The second word is found in the New Testament. It is the word prophetes, which in English is translated as “prophet.” The word prophetes is composed of two Greek words: pro and phetes. In English, the word prophetes means “to speak on behalf of” someone.

I wouldn’t normally take on an OT scholar about the meaning of Hebrew words, but exactly how does this etymological derivation of nabi make sense even of something comparatively early in the prophetic canon?

Then Amos answered Amaziah, “I am no prophet, nor a prophet’s son; but I am a herdsman, and a dresser of sycamore trees, and the LORD took me from following the flock, and the LORD said to me, ‘Go, prophesy to my people Israel.’ Amos 7:14-15 NRSV

Already it’s an occupation. And a long LXX tradition means it’s acquired a significant semantic field of its own by the time it’s used in the NT. Words mean what they mean in their context and in their time. Diachronic usage cannot overrule synchronic usage. Etymology has a very lowly and ephemeral place indeed in semantics. I’ve blogged on this before, but I feel the need to repeat myself.

This is not to disagree with the substance of the post, though while I find it personally challenging and a good devotional thought, I don’t think I’d want to say either quite the same thing or in quite the same way.

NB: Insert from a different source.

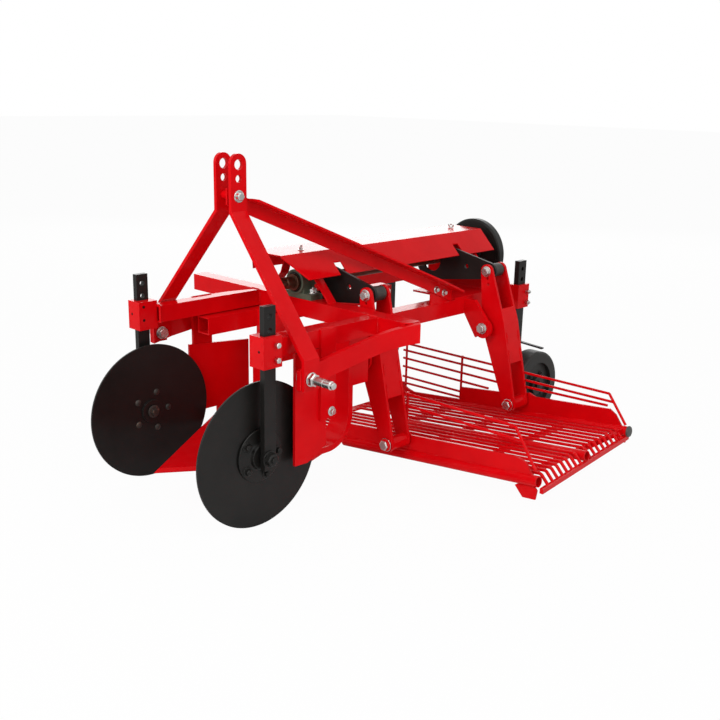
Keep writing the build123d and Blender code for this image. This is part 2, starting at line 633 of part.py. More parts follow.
SIEVE_PLATES = (            # name, rear face X, left end, outline above the pipe from right to left
    ("front", FRONT_PLATE_X, 688, ((0, -300), (251, -270), (624, -230), (660, -238))),
    ("rear", REAR_PLATE_X, 644, (
        (0, -372), (-240, -374), (-240, -337), (-215, -350), (-186, -357), (26, -334), (26, -290),
        (202, -268), (303, -247), (326, -255), (590, -230), (612, -243),
    )),
)
for (name, plate_x, left_end, outline), (_, front_face, pivot, _) in zip(SIEVE_PLATES, ROCKERS):
    bottom = (pivot[0] + LOWER_LEVER[0], pivot[1] + LOWER_LEVER[1])
    with BuildPart() as sieve_plate:
        foot = [(left_end, pipe_height(left_end)), (0, pipe_height(0))]
        plate(across(plate_x), list(outline) + foot, SIDE_PLATE)
        rod((plate_x + 3, 0, pipe_height(0)), (plate_x + 3, 760, pipe_height(760)), PIPE_RADIUS,
            mode=Mode.SUBTRACT)
        rod((plate_x + SIDE_PLATE, *bottom), (front_face + 2, *bottom), PIVOT_RADIUS)
        rod((front_face + 2, *bottom), (front_face + 10, *bottom), 18)
        rod((plate_x, *bottom), (plate_x + SIDE_PLATE, *bottom), 22)
    finish(sieve_plate, f"sieve_plate_{name}")

# Guard rods stand above each sieve plate; the last one slants down to the end of the plate.
# Uprights are welded behind the plate, each from its foot to just above the top rod it carries.
GUARD_RADIUS = 4.0
FRONT_GUARD = (             # right end, its height, left end, its height
    (237, -151, 618, -151), (237, -185, 641, -185),
)
REAR_GUARD = (
    (-240, -187, 583, -184), (-240, -213, 600, -207), (-240, -242, 240, -240), (-240, -273, 138, -270),
    (-240, -310, 24, -308), (-240, -334, 24, -328), (240, -232, 580, -222),
)
GUARDS = (                  # name, plate X, rods, end rod, uprights as (Y, foot, head)
    ("front", FRONT_PLATE_X, FRONT_GUARD, ((618, -151), (688, -253)), ((241, -280, -147),)),
    ("rear", REAR_PLATE_X, REAR_GUARD, ((583, -184), (646, -268)),
     ((-232, -365, -183), (18, -338, -183), (236, -270, -183))),
)
for name, plate_x, runs, end_rod, uprights in GUARDS:
    with BuildPart() as guard:
        x = plate_x + 3
        for right, right_z, left, left_z in runs:
            rod((x, right, right_z), (x, left, left_z), GUARD_RADIUS)
        rod((x, *end_rod[0]), (x, *end_rod[1]), GUARD_RADIUS)
        for y, foot_z, head_z in uprights:
            rod((plate_x - GUARD_RADIUS, y, foot_z), (plate_x - GUARD_RADIUS, y, head_z), GUARD_RADIUS)
    finish(guard, f"sieve_guard_{name}")
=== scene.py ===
"""Looks of a mounted potato digger: finishes, fasteners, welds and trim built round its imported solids.

X points forward, Y to the machine's left and Z up. Sizes are millimetres unless they say metres, and
every finished mesh is set down in metres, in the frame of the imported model.
"""

import logging
import math
from dataclasses import dataclass
from enum import Enum

import bmesh
import bpy
from mathutils import Matrix, Vector


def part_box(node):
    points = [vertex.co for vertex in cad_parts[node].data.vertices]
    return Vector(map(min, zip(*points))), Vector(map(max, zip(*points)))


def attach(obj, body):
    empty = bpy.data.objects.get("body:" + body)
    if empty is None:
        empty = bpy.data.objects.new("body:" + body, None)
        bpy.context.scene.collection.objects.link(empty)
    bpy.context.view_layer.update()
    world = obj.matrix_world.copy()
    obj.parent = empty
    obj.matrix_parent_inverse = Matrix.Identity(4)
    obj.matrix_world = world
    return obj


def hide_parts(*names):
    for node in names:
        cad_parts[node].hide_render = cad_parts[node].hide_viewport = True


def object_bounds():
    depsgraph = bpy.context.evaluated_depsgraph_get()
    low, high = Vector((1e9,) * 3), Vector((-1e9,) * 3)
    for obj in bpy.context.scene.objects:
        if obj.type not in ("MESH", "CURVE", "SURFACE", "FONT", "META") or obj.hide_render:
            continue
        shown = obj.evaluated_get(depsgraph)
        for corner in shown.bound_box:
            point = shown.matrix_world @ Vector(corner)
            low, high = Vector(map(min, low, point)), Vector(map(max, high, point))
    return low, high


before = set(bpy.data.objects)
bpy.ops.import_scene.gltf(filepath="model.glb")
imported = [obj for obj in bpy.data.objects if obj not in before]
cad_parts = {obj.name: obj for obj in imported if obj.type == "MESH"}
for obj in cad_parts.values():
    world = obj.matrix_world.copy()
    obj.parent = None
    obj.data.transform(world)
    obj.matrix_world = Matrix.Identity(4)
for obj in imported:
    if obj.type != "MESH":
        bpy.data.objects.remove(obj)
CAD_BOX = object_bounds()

log = logging.getLogger("digger")

MM = 0.001
FORWARD, LEFT, UP = Vector((1, 0, 0)), Vector((0, 1, 0)), Vector((0, 0, 1))
WHITE = (1.0, 1.0, 1.0)

Colour = tuple[float, float, float]
Span = tuple[float, float]
Pairs = tuple[Span, ...]


class Slot(Enum):
    """The record's material slots."""

    RED = "red_paint"
    BLACK = "black_paint"
    WHEEL = "tyre"
    GREEN = "green_paint"
    ZINC = "zinc"
    SHAFT = "shaft_steel"


# ------------------------------------------------------------------ places


@dataclass(frozen=True)
class Place:
    """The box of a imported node."""

    low: Vector
    high: Vector

    @classmethod
    def of(cls, node: str) -> "Place":
        """Return the box of the named node."""
        low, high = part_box(node)
        return cls(low / MM, high / MM)

    @property
    def centre(self) -> Vector:
        """Return the middle of the box."""
        return (self.low + self.high) / 2

    def at(self, x: float | None = None, y: float | None = None, z: float | None = None) -> Vector:
        """Return a point, in the middle of the box wherever it isn't given."""
        return Vector([middle if given is None else given for given, middle in zip((x, y, z), self.centre)])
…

Equally I think he could have made all these points without the device of such linguistically dubious exegesis.

What, in my view, the church needs from its scholars like Dr Mariottini, is not just his deeply studied understanding of Scripture’s meaning, but a sense of how to read it carefully and appropriately. Encouraging this dodgy use of etymology is likely to lead those with a lesser grasp of Scripture into some quite appalling mistakes.